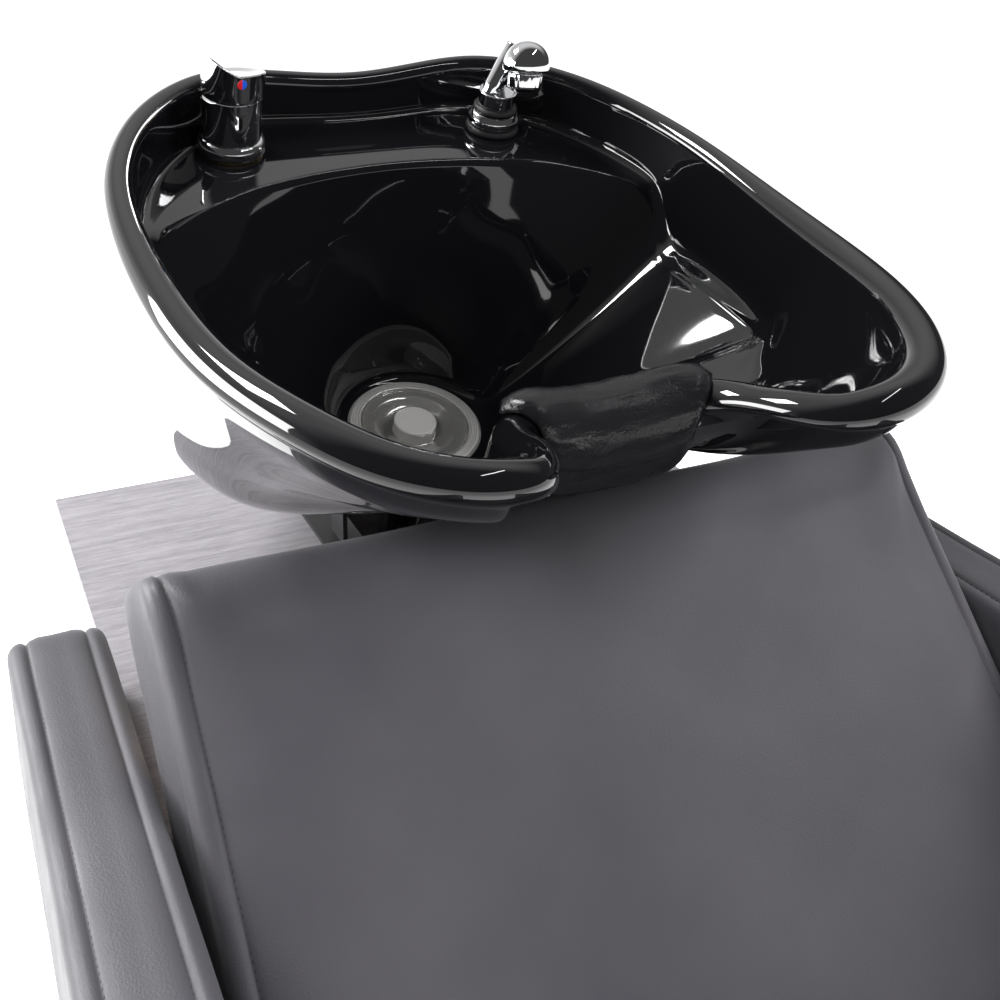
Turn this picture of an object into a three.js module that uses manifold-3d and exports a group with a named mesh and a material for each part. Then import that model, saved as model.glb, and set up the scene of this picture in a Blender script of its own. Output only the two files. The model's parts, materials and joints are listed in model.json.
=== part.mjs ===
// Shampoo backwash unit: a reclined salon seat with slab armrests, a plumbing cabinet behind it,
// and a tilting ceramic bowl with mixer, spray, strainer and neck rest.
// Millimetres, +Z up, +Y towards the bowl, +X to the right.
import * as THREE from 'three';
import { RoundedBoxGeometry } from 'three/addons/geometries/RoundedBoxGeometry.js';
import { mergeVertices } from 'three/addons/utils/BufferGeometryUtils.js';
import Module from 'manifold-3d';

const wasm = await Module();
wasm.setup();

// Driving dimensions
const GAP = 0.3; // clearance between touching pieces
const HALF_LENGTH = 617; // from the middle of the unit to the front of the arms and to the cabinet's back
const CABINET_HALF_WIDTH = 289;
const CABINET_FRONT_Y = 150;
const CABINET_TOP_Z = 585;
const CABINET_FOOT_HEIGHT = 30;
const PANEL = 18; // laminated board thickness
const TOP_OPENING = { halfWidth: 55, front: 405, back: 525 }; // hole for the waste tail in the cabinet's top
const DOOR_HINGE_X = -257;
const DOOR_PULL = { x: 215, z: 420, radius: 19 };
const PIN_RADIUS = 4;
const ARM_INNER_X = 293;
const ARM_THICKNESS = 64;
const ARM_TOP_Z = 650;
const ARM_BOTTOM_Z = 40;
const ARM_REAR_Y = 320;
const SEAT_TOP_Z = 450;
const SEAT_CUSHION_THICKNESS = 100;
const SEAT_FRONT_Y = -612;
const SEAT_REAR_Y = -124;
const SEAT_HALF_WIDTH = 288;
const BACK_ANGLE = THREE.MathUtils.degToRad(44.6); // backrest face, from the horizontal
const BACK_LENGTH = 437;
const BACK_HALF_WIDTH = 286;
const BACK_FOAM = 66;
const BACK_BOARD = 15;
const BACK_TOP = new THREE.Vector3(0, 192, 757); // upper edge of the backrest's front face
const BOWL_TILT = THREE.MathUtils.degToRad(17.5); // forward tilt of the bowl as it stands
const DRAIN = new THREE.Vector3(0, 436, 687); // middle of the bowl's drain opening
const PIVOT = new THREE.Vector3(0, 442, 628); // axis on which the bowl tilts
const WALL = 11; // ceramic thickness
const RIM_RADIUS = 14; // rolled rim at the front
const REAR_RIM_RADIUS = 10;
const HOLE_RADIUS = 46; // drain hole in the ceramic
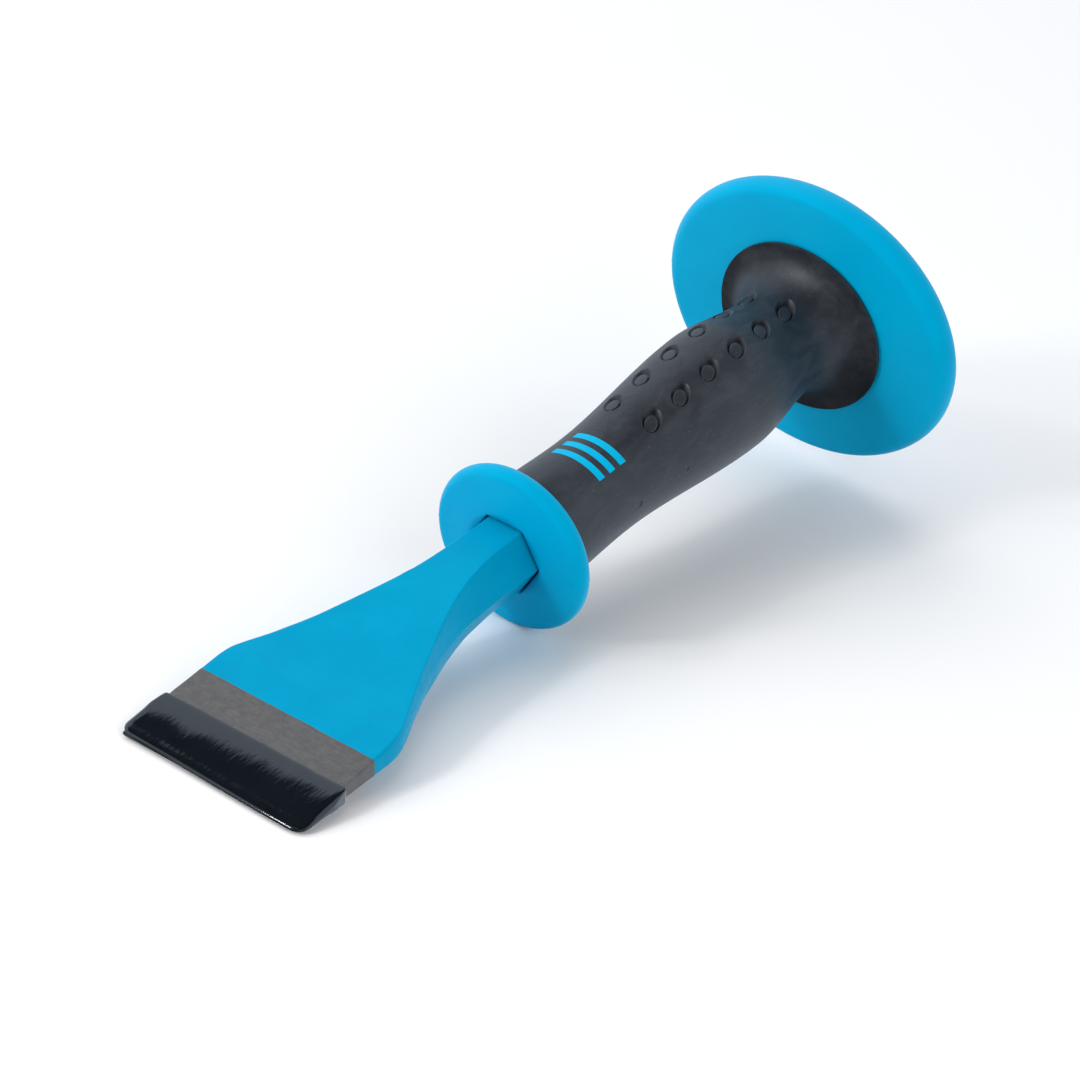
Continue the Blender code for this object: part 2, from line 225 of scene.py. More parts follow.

### What to produce
From the records above, please extract every line and repeat it exactly.

### Written answer
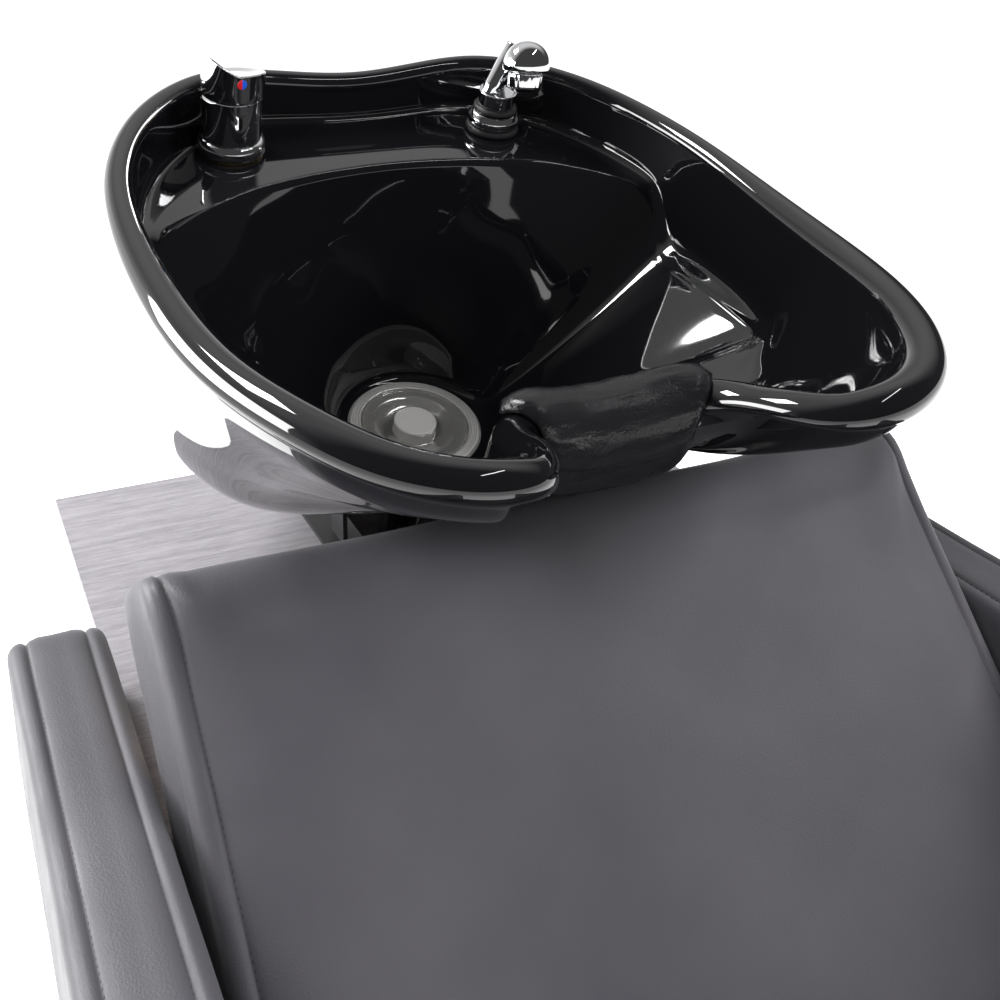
Turn this picture of an object into a three.js module that uses manifold-3d and exports a group with a named mesh and a material for each part. Then import that model, saved as model.glb, and set up the scene of this picture in a Blender script of its own. Output only the two files. The model's parts, materials and joints are listed in model.json.
=== part.mjs ===
// Shampoo backwash unit: a reclined salon seat with slab armrests, a plumbing cabinet behind it,
// and a tilting ceramic bowl with mixer, spray, strainer and neck rest.
// Millimetres, +Z up, +Y towards the bowl, +X to the right.
import * as THREE from 'three';
import { RoundedBoxGeometry } from 'three/addons/geometries/RoundedBoxGeometry.js';
import { mergeVertices } from 'three/addons/utils/BufferGeometryUtils.js';
import Module from 'manifold-3d';

const wasm = await Module();
wasm.setup();

// Driving dimensions
const GAP = 0.3; // clearance between touching pieces
const HALF_LENGTH = 617; // from the middle of the unit to the front of the arms and to the cabinet's back
const CABINET_HALF_WIDTH = 289;
const CABINET_FRONT_Y = 150;
const CABINET_TOP_Z = 585;
const CABINET_FOOT_HEIGHT = 30;
const PANEL = 18; // laminated board thickness
const TOP_OPENING = { halfWidth: 55, front: 405, back: 525 }; // hole for the waste tail in the cabinet's top
const DOOR_HINGE_X = -257;
const DOOR_PULL = { x: 215, z: 420, radius: 19 };
const PIN_RADIUS = 4;
const ARM_INNER_X = 293;
const ARM_THICKNESS = 64;
const ARM_TOP_Z = 650;
const ARM_BOTTOM_Z = 40;
const ARM_REAR_Y = 320;
const SEAT_TOP_Z = 450;
const SEAT_CUSHION_THICKNESS = 100;
const SEAT_FRONT_Y = -612;
const SEAT_REAR_Y = -124;
const SEAT_HALF_WIDTH = 288;
const BACK_ANGLE = THREE.MathUtils.degToRad(44.6); // backrest face, from the horizontal
const BACK_LENGTH = 437;
const BACK_HALF_WIDTH = 286;
const BACK_FOAM = 66;
const BACK_BOARD = 15;
const BACK_TOP = new THREE.Vector3(0, 192, 757); // upper edge of the backrest's front face
const BOWL_TILT = THREE.MathUtils.degToRad(17.5); // forward tilt of the bowl as it stands
const DRAIN = new THREE.Vector3(0, 436, 687); // middle of the bowl's drain opening
const PIVOT = new THREE.Vector3(0, 442, 628); // axis on which the bowl tilts
const WALL = 11; // ceramic thickness
const RIM_RADIUS = 14; // rolled rim at the front
const REAR_RIM_RADIUS = 10;
const HOLE_RADIUS = 46; // drain hole in the ceramic
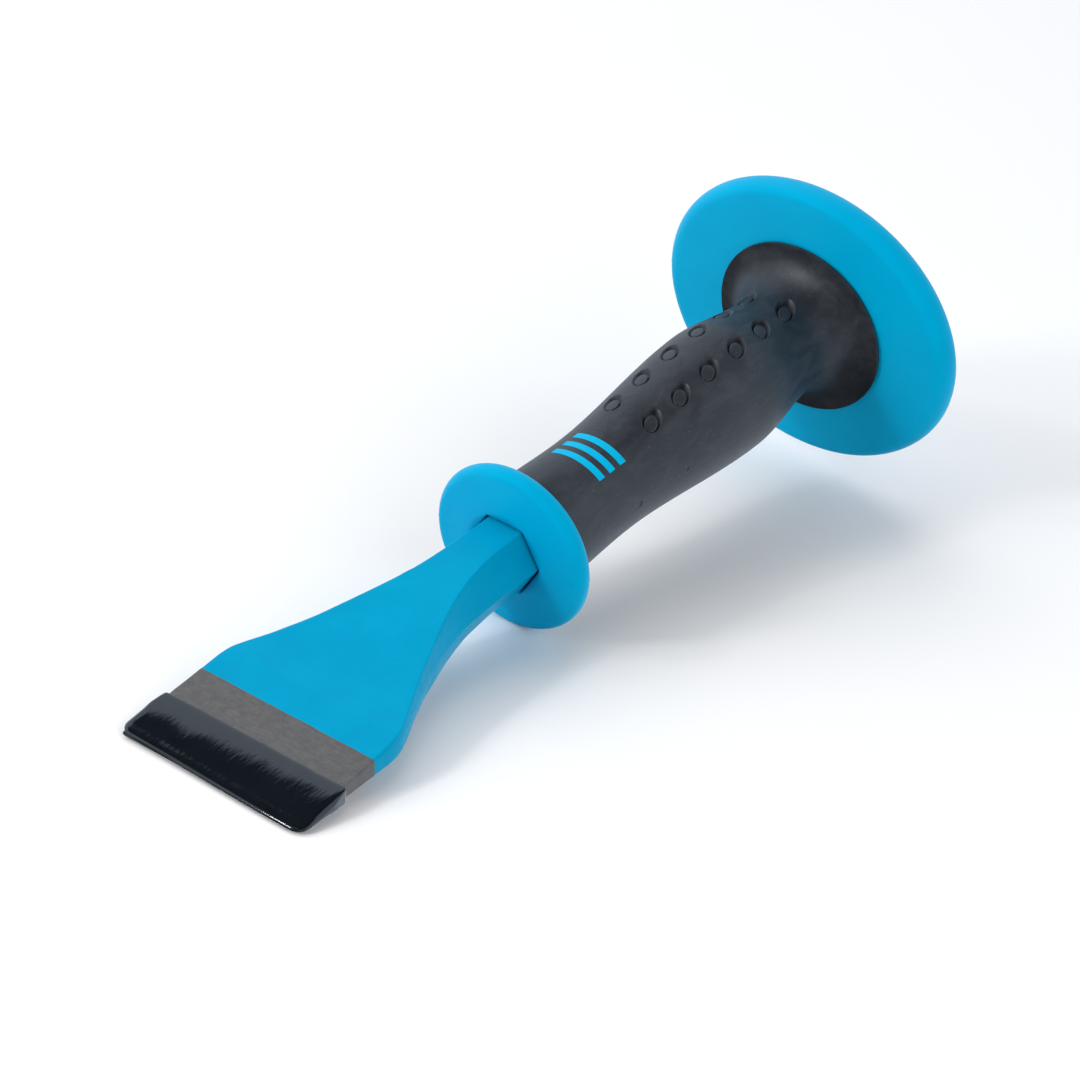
Continue the Blender code for this object: part 2, from line 225 of scene.py. More parts follow.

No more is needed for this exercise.